Словом, он всё потерял, почти всё…

…И отправился Глеб к старцу.

— У меня отнято всё, чем я владел. Как вы и предсказывали.

— Тебя это опечалило?

— Нет, ведь я получил желанное.

— Ты видел Царствие Небесное?

— Видел, Отче. В молитвенных озарениях, в тонком сне, как бы издалека, сквозь мутное стекло. Оно прекрасно и… совершенно! Я познал то, ради чего христиане идут на мучения, на смерть. Только чтобы взглянуть на эту красоту, я бы снова и снова отдал всё. А уж там жить, да жить вечно — это ли не цель.

— Скажи, Глеб, над тобой издеваются, унижают?

— Да, конечно, отец Фома.

— И как ты к этому относишься?

— Как вы и велели. Прошу прощения у обидчиков, жалею их — ведь им пока недоступны Небеса. Что еще… Непрестанно молюсь о помиловании «ненавидящих и обидящих», о просвещении, чтобы и они хотя бы одним глазком, хотя бы на миг, увидели то, что видел и пережил я сам.

— Тогда всё хорошо. Можешь продолжать в том же духе.
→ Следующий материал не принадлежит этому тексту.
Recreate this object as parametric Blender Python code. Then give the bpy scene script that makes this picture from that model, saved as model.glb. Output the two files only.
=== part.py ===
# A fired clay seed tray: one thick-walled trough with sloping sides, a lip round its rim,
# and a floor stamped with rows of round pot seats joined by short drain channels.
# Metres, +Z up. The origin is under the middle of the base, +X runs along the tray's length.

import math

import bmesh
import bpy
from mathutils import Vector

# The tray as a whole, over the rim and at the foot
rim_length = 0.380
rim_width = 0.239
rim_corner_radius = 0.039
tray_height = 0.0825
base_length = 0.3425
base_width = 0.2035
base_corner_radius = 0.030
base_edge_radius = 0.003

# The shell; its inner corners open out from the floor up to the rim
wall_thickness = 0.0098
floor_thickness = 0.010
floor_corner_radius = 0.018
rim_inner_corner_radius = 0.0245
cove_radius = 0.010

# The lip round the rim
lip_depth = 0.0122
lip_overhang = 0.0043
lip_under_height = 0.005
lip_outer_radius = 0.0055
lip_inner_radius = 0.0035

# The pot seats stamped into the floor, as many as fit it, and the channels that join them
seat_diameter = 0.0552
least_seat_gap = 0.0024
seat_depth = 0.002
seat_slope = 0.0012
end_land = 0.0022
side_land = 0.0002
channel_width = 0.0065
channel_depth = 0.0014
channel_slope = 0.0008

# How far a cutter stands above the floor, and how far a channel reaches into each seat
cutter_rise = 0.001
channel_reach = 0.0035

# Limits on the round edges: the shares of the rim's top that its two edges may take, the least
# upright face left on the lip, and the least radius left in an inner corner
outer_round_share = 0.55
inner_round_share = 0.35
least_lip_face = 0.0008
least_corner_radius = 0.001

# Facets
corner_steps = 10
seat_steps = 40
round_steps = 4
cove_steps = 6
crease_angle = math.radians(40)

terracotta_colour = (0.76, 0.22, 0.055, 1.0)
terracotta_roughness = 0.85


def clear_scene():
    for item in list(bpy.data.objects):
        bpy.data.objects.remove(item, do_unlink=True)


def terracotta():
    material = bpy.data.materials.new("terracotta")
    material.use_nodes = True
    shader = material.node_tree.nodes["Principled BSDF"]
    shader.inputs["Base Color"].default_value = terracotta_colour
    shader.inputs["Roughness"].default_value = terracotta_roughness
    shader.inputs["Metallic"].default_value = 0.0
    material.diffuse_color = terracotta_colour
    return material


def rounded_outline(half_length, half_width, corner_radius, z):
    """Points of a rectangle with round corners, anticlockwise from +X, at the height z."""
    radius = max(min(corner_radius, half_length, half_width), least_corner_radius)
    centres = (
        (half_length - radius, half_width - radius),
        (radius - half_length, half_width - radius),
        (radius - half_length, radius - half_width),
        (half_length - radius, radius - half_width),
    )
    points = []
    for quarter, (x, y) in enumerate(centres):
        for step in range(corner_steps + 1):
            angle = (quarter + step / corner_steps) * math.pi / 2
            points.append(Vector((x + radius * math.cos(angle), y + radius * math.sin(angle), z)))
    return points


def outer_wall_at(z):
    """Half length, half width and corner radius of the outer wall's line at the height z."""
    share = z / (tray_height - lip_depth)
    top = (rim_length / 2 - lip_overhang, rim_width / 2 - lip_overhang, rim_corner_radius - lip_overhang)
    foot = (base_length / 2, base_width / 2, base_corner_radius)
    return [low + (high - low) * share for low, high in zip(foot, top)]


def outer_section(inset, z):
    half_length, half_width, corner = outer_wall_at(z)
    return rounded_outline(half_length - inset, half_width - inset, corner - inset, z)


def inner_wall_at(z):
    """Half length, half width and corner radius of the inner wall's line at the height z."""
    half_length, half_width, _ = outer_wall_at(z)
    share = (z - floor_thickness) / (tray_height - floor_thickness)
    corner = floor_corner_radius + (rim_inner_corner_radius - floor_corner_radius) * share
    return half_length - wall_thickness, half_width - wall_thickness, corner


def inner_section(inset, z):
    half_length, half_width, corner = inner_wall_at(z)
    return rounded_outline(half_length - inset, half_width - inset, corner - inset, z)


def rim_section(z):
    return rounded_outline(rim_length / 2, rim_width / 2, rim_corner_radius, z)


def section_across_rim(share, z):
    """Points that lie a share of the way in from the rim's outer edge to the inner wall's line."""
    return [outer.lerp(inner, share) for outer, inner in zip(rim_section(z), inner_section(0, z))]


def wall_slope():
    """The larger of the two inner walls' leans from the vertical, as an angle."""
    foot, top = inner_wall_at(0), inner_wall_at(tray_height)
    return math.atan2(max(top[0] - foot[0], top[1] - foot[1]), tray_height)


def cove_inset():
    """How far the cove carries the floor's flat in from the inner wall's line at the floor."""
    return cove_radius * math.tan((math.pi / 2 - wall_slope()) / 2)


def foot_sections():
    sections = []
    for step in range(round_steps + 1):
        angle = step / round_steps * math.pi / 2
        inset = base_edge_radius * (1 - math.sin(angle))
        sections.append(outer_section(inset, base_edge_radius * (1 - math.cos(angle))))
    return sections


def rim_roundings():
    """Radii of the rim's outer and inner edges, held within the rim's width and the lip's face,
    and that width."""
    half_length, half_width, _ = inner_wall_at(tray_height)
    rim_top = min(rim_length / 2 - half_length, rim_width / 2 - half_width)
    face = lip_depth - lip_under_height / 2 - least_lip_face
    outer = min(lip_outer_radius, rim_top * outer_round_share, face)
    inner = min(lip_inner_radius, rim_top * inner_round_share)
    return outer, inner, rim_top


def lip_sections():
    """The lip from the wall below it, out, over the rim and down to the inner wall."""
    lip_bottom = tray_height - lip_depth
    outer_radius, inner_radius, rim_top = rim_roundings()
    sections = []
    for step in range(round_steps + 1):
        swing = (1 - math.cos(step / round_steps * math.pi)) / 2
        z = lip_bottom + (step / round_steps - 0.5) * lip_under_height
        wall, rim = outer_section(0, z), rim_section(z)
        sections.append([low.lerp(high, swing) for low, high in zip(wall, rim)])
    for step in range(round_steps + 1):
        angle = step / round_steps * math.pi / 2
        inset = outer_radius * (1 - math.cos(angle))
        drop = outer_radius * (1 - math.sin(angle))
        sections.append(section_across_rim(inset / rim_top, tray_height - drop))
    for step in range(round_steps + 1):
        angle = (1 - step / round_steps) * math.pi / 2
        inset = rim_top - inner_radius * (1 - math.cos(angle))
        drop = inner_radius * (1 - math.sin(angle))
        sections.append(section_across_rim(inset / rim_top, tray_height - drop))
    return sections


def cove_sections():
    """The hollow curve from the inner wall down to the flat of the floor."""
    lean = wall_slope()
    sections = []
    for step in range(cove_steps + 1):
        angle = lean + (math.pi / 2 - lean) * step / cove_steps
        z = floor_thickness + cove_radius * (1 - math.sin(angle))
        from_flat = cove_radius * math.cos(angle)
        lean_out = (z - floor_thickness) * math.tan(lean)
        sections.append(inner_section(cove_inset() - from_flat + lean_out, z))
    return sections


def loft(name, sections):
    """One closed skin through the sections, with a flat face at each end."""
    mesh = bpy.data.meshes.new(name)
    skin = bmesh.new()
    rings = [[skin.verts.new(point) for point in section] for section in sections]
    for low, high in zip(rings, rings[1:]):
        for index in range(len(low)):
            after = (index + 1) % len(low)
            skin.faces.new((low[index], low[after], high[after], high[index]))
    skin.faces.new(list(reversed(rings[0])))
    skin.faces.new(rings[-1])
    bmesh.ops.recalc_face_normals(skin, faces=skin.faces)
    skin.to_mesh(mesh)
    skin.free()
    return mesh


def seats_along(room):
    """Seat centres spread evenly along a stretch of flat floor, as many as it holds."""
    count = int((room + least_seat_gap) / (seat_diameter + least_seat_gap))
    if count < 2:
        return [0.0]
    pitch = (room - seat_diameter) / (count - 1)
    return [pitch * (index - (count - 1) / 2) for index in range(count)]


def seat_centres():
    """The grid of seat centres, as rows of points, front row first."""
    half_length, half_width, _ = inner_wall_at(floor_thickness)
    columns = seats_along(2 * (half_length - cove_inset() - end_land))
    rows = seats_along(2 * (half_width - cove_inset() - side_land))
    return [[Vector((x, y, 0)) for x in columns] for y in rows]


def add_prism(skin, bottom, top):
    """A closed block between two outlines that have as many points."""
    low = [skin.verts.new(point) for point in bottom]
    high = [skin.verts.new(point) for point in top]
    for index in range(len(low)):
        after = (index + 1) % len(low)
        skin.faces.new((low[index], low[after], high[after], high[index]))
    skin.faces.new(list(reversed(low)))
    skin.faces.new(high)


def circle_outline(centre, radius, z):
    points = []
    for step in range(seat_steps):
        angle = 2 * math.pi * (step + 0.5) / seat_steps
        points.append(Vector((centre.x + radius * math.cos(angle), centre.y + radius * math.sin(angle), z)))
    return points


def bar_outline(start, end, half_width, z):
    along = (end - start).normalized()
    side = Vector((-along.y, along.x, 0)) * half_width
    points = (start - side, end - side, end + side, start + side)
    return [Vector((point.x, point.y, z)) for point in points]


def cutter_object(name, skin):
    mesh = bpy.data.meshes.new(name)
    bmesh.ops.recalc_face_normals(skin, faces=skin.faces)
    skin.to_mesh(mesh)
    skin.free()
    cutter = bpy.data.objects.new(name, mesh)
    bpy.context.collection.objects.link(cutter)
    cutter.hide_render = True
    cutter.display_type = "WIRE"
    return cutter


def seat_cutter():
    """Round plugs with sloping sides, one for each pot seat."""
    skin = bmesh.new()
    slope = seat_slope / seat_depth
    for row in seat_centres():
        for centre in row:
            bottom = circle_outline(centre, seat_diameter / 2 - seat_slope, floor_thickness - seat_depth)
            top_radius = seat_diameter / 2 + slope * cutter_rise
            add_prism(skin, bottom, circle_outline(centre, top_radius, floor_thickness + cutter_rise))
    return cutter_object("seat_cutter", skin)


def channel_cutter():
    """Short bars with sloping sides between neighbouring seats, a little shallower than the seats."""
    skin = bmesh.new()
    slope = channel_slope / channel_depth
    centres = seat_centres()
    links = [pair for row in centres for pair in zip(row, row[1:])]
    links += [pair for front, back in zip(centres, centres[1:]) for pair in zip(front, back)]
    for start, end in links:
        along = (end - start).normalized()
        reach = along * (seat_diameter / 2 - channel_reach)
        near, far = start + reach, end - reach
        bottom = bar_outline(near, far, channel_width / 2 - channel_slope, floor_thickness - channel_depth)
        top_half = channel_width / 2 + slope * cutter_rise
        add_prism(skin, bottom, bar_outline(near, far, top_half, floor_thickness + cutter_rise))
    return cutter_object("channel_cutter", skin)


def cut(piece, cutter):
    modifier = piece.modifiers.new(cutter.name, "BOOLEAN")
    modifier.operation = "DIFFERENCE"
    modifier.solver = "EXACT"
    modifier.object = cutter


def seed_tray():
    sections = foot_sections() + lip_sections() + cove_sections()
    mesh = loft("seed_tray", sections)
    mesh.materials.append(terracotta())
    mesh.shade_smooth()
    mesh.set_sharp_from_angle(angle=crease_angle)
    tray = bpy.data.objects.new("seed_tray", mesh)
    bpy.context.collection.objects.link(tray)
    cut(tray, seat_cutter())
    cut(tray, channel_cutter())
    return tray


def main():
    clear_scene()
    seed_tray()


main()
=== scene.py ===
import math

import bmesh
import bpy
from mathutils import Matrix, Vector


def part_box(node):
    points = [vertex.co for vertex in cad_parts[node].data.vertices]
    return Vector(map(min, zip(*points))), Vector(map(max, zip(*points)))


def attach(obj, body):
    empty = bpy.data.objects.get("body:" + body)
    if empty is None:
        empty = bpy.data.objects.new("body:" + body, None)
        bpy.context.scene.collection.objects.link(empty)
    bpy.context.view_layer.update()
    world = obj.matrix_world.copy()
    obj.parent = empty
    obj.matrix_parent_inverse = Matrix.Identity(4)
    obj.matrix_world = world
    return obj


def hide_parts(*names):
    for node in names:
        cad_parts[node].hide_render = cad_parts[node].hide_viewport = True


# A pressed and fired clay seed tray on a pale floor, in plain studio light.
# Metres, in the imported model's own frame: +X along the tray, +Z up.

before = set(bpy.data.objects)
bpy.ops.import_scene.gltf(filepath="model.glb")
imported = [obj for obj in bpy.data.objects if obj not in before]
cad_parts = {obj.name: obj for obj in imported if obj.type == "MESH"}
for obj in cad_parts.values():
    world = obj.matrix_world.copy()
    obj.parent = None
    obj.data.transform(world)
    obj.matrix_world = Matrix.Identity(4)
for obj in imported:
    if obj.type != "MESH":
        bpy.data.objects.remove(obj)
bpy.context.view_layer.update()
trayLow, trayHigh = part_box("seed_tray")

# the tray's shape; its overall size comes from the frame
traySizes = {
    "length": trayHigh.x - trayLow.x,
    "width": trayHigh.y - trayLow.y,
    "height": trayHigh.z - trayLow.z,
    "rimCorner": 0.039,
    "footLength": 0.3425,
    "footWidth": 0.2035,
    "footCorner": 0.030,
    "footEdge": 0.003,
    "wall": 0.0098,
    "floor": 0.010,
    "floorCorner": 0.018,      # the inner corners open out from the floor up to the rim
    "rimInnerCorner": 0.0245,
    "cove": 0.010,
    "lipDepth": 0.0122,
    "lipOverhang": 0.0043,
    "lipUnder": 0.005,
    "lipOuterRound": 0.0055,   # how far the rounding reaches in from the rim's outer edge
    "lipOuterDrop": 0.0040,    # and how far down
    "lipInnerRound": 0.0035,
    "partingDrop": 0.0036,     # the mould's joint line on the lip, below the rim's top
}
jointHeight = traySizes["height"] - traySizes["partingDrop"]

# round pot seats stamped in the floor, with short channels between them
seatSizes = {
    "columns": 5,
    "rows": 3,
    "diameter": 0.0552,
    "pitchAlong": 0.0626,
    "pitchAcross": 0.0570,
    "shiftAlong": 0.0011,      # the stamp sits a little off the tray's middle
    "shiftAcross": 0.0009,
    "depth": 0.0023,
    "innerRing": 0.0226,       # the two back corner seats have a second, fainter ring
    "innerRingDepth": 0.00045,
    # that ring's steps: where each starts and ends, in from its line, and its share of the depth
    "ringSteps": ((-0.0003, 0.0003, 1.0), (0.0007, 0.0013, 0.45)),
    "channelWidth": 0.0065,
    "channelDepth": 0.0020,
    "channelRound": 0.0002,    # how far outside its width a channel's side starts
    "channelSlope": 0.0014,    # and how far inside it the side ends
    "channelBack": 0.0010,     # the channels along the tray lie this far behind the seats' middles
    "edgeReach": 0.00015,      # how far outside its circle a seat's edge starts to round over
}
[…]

— Отче, может быть я проявляю дерзость, тогда простите меня. Я прочел житие вашего святого — апостола Фомы, как он в Небесном Царствии строил дворец. И еще про Соломона, как он выпросил у Бога мудрости. И еще о том, как святитель Никита Новгородский летал на нечистом в Иерусалим…
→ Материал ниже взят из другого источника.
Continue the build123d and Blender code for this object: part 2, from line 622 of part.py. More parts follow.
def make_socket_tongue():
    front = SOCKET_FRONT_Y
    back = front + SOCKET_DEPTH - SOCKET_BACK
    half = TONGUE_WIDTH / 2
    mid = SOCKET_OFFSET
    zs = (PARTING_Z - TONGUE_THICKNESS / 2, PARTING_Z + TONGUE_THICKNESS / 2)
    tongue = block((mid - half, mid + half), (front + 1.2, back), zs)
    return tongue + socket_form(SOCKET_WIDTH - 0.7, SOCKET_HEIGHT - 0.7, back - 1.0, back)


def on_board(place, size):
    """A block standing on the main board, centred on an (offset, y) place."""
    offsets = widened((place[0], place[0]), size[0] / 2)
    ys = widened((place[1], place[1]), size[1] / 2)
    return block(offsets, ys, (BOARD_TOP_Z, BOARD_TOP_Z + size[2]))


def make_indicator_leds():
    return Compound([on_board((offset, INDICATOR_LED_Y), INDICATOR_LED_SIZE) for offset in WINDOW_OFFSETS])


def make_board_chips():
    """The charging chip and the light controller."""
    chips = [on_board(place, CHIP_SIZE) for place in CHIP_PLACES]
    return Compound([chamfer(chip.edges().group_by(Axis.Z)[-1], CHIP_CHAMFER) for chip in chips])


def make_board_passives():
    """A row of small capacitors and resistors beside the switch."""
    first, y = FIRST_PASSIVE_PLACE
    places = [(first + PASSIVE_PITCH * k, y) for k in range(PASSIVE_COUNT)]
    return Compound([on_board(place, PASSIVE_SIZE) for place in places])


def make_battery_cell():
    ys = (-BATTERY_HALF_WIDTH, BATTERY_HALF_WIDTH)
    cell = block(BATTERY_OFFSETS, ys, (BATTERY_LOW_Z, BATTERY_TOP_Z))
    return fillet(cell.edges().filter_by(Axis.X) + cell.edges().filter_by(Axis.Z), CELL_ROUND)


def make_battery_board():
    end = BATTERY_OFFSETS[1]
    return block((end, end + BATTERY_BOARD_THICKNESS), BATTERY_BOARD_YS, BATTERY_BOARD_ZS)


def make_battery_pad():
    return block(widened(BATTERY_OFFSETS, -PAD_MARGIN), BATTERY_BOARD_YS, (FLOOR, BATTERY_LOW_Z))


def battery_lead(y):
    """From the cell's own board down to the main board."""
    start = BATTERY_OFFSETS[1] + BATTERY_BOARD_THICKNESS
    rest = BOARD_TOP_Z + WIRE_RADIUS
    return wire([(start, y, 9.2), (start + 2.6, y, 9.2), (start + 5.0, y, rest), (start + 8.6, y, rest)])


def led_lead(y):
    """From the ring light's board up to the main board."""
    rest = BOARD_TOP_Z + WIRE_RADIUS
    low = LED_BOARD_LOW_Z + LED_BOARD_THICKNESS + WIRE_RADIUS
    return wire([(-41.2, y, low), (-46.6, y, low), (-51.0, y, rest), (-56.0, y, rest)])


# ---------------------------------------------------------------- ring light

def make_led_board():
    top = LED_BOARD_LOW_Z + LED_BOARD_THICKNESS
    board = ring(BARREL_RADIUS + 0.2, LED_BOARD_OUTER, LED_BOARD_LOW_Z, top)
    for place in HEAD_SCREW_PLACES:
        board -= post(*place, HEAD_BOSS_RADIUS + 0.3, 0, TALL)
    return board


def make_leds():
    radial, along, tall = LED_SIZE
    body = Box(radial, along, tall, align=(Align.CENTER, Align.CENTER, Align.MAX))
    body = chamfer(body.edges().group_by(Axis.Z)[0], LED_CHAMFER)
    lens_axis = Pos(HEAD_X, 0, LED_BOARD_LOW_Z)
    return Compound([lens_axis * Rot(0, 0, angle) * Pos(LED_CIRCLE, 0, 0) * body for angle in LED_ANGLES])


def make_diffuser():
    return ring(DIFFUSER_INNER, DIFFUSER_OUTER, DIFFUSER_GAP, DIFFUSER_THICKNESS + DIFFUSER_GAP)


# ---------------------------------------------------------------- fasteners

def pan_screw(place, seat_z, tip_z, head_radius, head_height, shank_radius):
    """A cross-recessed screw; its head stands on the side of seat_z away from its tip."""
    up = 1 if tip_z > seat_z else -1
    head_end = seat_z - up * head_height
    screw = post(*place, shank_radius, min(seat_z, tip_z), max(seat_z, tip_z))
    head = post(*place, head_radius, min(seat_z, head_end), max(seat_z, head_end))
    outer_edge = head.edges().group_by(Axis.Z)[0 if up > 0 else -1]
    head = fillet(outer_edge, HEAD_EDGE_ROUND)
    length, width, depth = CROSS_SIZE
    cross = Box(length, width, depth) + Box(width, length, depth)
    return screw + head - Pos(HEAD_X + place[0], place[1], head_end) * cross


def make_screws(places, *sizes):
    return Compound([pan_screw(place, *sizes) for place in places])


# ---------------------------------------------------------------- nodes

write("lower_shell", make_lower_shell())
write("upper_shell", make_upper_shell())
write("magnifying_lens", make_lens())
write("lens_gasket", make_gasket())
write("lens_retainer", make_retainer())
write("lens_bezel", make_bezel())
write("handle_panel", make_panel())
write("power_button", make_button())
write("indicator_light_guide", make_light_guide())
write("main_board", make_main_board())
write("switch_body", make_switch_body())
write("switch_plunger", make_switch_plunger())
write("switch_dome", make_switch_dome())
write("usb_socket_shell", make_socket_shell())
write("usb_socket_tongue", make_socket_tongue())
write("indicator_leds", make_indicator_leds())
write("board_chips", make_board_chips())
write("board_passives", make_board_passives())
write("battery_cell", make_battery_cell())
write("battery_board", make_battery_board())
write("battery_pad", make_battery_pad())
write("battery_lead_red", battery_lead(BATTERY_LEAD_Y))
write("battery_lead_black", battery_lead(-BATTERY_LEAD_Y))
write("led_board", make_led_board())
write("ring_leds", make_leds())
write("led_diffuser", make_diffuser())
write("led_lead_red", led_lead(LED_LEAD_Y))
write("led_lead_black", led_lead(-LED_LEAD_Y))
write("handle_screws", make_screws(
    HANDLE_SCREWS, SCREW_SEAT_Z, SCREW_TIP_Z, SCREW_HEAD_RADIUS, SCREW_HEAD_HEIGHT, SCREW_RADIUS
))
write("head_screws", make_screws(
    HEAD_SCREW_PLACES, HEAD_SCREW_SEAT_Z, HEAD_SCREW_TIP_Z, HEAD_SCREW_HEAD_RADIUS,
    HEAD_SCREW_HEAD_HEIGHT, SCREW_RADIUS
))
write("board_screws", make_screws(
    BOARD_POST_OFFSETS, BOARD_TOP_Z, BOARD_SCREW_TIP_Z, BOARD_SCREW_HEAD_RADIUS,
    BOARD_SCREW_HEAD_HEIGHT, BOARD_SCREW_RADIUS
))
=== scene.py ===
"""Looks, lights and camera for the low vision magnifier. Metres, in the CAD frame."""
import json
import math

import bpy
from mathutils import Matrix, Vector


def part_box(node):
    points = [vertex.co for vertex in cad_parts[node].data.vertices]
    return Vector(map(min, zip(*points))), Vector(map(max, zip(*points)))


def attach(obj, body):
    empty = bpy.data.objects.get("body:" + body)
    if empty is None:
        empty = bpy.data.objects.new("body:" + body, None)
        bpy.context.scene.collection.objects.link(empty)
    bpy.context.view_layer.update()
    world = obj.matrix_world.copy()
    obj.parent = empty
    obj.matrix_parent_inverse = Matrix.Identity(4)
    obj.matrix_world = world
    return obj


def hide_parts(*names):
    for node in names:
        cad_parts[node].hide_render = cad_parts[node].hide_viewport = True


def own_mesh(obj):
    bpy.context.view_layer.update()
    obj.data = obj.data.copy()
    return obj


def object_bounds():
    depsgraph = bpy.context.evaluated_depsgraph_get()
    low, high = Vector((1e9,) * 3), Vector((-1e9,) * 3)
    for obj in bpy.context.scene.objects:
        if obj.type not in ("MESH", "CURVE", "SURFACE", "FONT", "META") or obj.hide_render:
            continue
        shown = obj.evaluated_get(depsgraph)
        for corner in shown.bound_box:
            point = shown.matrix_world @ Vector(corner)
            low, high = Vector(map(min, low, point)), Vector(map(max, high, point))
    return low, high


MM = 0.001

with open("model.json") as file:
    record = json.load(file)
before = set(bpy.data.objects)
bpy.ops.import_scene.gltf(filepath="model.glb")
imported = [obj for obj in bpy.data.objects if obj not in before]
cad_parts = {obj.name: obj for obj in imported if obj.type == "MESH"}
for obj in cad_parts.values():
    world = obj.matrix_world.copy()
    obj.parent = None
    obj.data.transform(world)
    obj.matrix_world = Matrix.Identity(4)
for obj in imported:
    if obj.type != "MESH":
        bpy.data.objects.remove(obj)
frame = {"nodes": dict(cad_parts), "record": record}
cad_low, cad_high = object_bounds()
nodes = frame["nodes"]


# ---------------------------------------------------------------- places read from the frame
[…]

— Чего же хочешь ты, Глебушка?

— Простите, отче… Хочу слетать в Небеса. Возможно ли это?

— Всё возможно для любящих Господа. Давай, сынок, помолимся от души, а уж как управит Господь, то и примем с радостью, что бы Он нам ни даровал — и горькое, и сладкое.

В ту звездную тихую ночь молились они вместе. Обычно Глеб после двухчасового правила по четкам чувствовал смертельную усталость и проваливался в глубокий сон. В ту ночь всё было иначе: и старец, и послушник, словно обрели мощные крылья, они оторвались от земли и вознеслись в черный космос. Земля осталась сзади, где-то далеко внизу. Мимо пролетали звезды, галактики, причудливые звездные скопления. Наконец, и вселенная осталась позади. Они пролетели сквозь ангельские чины, светящимися слоями окружавшие черное ядро мироздания — здесь они остановились и пали ниц. Глеб вспомнил, как читал у Святых отцов про мрак совлечения — наверное, они оказались именно в таком таинственном месте.

Молитвенников пронзил страх и трепет. Они встали перед последним препятствием, отделяющим тварь от Творца. Быть может, осознание всемогущества Бога — и своё притом ничтожество погрузили их во мрак совлечения. Во всяком случае, животный страх уж точно сдирал с них тленные остатки гордого самомнения. О, как горячо и жадно они молились! Так, наверное, молятся солдаты перед боем, тем самым, в котором все должны погибнуть наверняка, когда шансов выжить нет ни у кого. Когда каждый знает наверняка: через несколько мгновений — Суд Божий, самый главный экзамен в жизни.